** START TASK DATA **

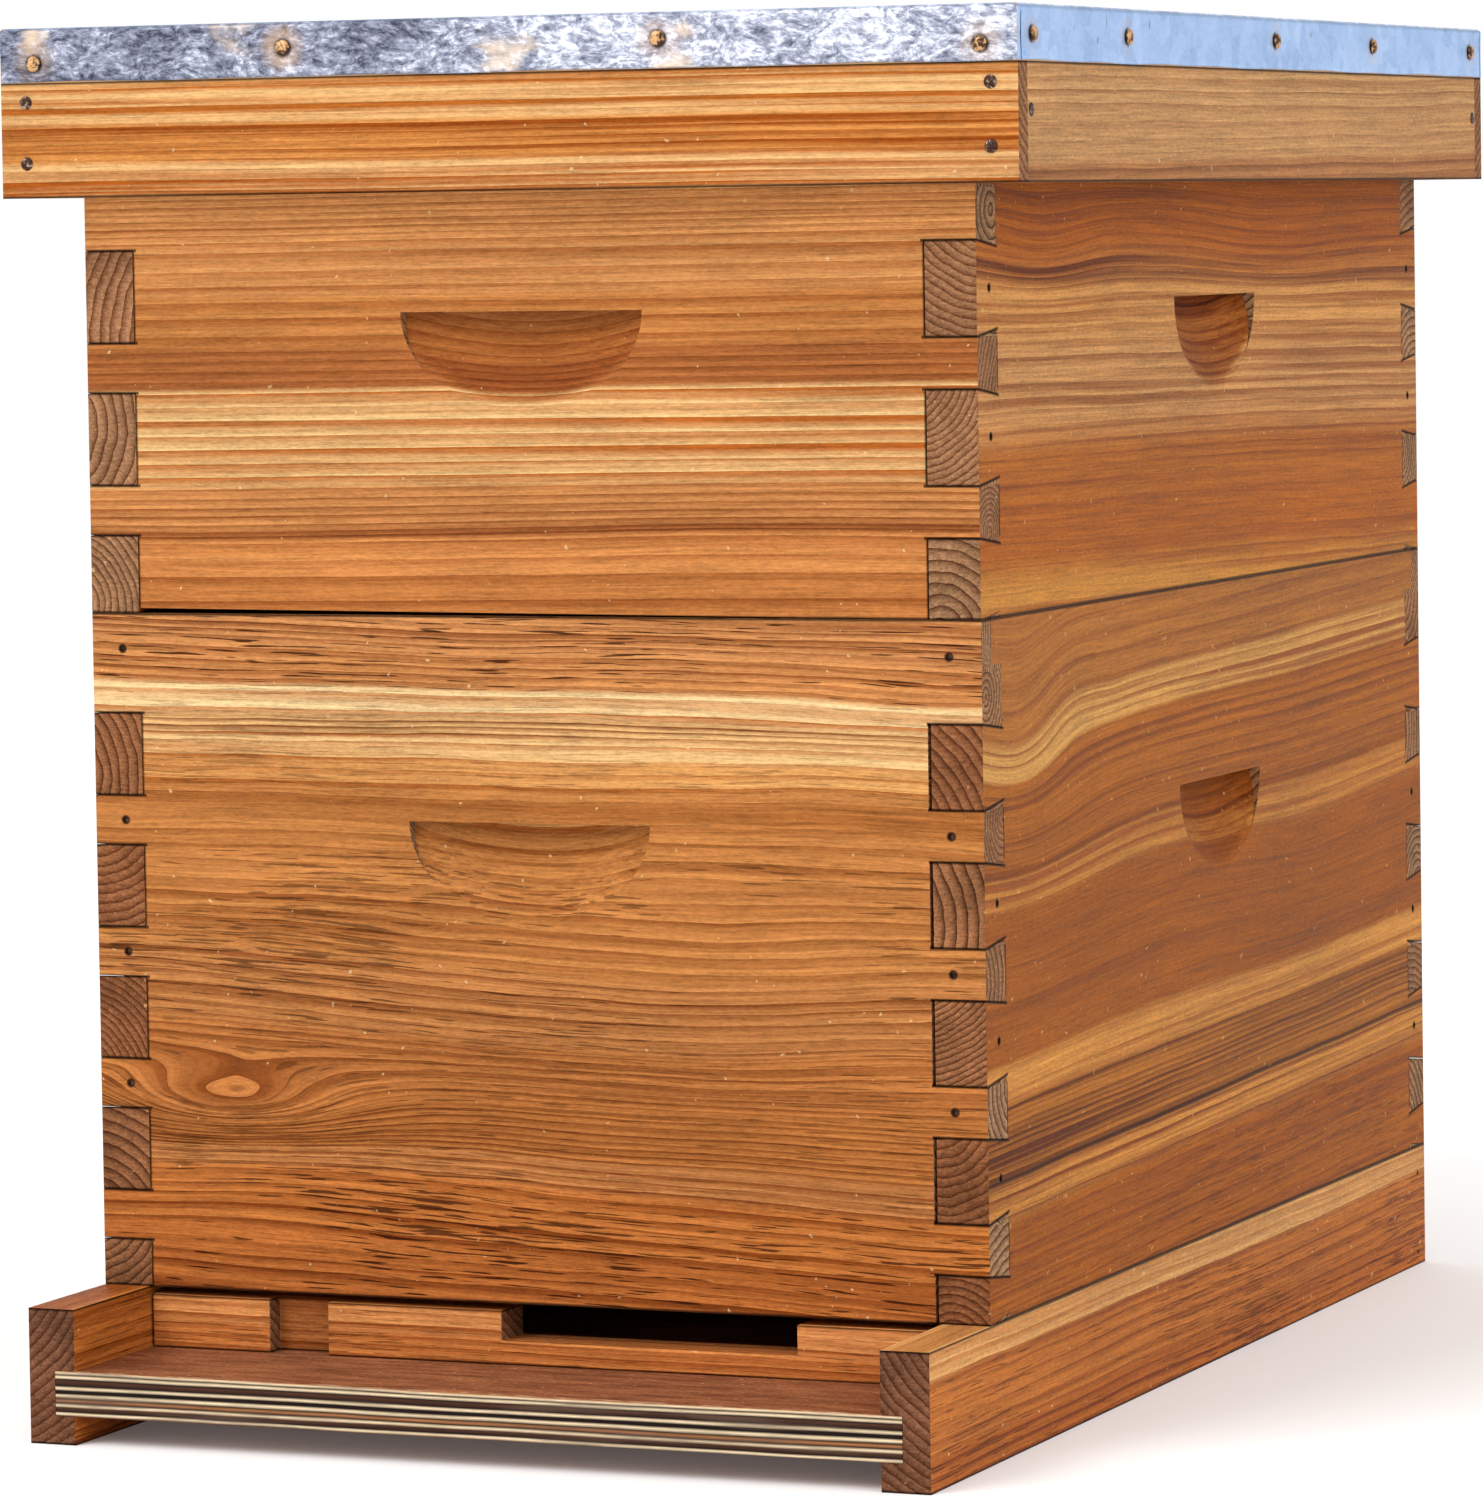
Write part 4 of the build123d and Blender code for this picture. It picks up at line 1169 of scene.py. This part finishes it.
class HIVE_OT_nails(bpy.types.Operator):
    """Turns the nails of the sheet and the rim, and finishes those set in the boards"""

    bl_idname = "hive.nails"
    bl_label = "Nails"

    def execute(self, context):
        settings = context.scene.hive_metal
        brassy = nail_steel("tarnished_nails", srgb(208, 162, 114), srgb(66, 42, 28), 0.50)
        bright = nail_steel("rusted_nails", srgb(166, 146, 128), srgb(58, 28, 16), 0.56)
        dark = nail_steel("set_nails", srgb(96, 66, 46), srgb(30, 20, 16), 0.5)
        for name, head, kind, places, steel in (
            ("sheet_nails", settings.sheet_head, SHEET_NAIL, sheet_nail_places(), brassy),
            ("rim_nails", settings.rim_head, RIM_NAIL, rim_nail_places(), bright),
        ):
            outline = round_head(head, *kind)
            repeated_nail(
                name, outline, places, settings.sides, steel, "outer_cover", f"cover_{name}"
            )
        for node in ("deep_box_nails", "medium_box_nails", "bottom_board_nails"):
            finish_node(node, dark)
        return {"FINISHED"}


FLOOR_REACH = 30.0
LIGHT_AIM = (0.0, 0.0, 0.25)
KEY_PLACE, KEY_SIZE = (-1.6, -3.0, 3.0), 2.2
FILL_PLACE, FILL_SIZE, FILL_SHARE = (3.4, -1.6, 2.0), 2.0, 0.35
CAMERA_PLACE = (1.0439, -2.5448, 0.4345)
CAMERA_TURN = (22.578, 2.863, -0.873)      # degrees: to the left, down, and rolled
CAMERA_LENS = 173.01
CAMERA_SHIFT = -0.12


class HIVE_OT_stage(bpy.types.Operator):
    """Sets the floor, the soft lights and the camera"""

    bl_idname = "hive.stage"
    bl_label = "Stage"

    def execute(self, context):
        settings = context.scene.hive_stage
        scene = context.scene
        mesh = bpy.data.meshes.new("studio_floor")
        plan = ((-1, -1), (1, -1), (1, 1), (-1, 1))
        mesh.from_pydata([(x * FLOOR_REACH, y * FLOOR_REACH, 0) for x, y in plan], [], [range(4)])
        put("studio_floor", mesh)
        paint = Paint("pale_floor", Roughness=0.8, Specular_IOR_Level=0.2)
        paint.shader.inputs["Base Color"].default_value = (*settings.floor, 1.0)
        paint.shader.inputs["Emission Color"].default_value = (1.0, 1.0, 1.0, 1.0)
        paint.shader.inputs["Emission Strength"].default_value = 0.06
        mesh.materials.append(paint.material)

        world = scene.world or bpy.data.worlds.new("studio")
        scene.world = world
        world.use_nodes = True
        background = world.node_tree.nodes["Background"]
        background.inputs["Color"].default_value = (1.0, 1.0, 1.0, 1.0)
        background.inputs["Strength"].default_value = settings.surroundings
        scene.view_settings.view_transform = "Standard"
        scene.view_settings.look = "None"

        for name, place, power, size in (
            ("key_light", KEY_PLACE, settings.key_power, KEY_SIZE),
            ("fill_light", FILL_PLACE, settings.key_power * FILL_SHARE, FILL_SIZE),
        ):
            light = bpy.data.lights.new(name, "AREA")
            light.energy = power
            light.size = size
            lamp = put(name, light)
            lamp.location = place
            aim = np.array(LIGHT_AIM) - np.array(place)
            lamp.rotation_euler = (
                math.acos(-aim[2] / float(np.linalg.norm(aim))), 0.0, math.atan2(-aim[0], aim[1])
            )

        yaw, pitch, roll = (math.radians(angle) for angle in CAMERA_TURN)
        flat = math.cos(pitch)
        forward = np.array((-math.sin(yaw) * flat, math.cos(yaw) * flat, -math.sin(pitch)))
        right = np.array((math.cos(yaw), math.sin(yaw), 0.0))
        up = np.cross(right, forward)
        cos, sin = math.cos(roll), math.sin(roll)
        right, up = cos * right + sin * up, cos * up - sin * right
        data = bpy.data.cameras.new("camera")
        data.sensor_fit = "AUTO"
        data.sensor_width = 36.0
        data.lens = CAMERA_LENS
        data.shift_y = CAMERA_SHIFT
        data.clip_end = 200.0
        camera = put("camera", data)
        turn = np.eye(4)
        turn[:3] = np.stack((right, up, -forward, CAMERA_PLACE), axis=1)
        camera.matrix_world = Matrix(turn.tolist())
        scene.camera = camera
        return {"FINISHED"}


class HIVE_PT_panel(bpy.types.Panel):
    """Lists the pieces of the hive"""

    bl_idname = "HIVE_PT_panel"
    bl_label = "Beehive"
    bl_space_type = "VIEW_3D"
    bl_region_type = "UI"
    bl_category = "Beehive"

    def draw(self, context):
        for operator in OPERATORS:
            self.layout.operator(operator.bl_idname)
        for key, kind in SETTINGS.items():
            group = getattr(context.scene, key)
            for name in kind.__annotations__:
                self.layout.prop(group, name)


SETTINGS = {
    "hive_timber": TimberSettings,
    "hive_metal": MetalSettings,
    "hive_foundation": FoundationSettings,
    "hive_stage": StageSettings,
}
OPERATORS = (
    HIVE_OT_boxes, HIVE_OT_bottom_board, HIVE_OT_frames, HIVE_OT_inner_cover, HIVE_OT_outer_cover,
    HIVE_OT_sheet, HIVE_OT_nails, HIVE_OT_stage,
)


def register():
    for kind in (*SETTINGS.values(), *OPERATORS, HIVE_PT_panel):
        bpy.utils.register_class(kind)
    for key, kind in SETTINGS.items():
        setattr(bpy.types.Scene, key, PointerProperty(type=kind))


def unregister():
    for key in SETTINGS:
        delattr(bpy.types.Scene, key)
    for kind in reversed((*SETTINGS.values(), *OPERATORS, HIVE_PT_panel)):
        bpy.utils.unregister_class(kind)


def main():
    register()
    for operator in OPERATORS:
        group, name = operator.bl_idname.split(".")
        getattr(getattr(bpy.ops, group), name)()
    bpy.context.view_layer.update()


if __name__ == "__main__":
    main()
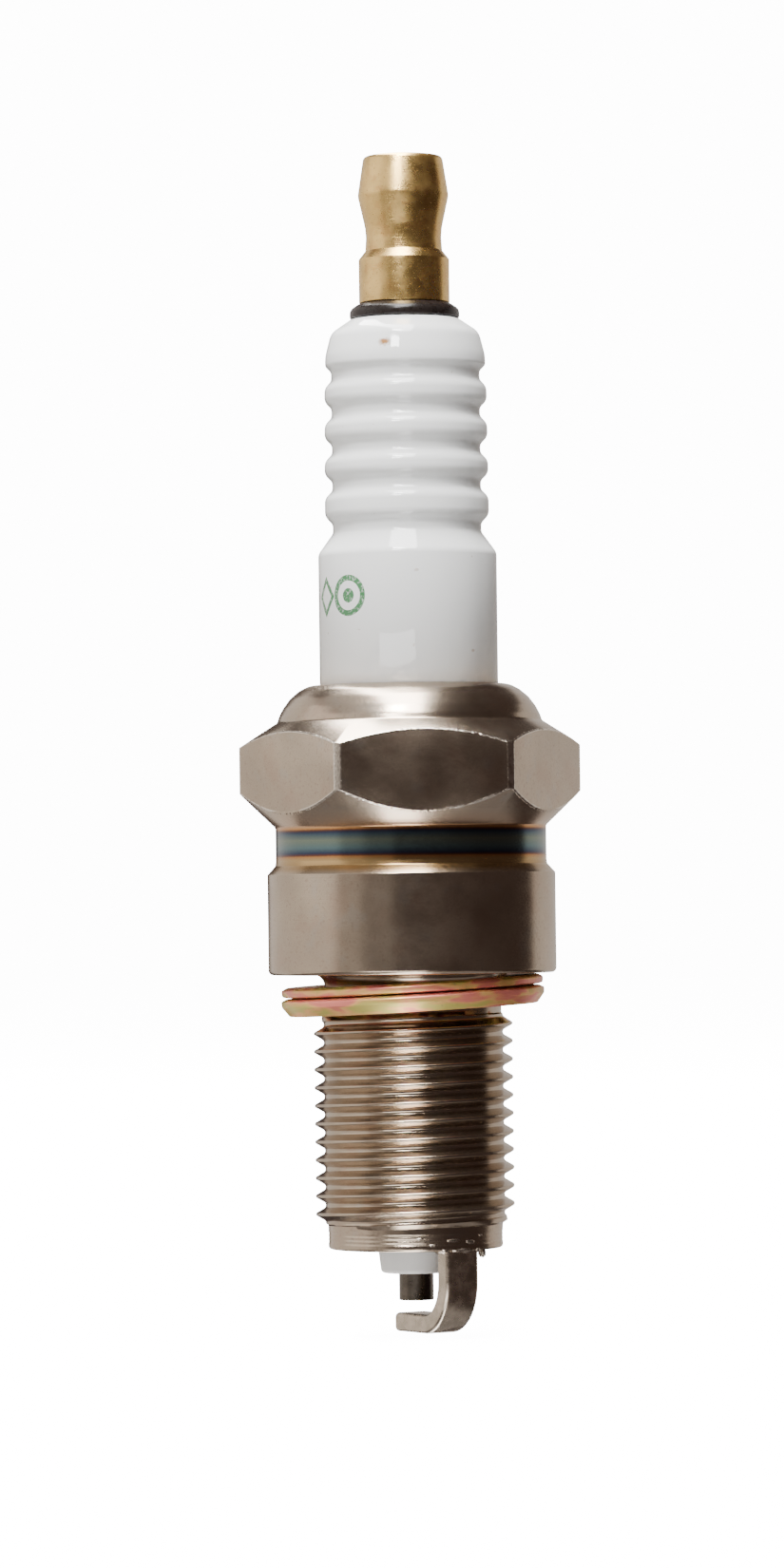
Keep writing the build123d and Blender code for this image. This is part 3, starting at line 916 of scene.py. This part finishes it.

** END TASK DATA **

Copy every line of the entries above in which "finishes" occurs.

**WRITTEN SOLUTION:**
Write part 4 of the build123d and Blender code for this picture. It picks up at line 1169 of scene.py. This part finishes it.
    """Turns the nails of the sheet and the rim, and finishes those set in the boards"""
Keep writing the build123d and Blender code for this image. This is part 3, starting at line 916 of scene.py. This part finishes it.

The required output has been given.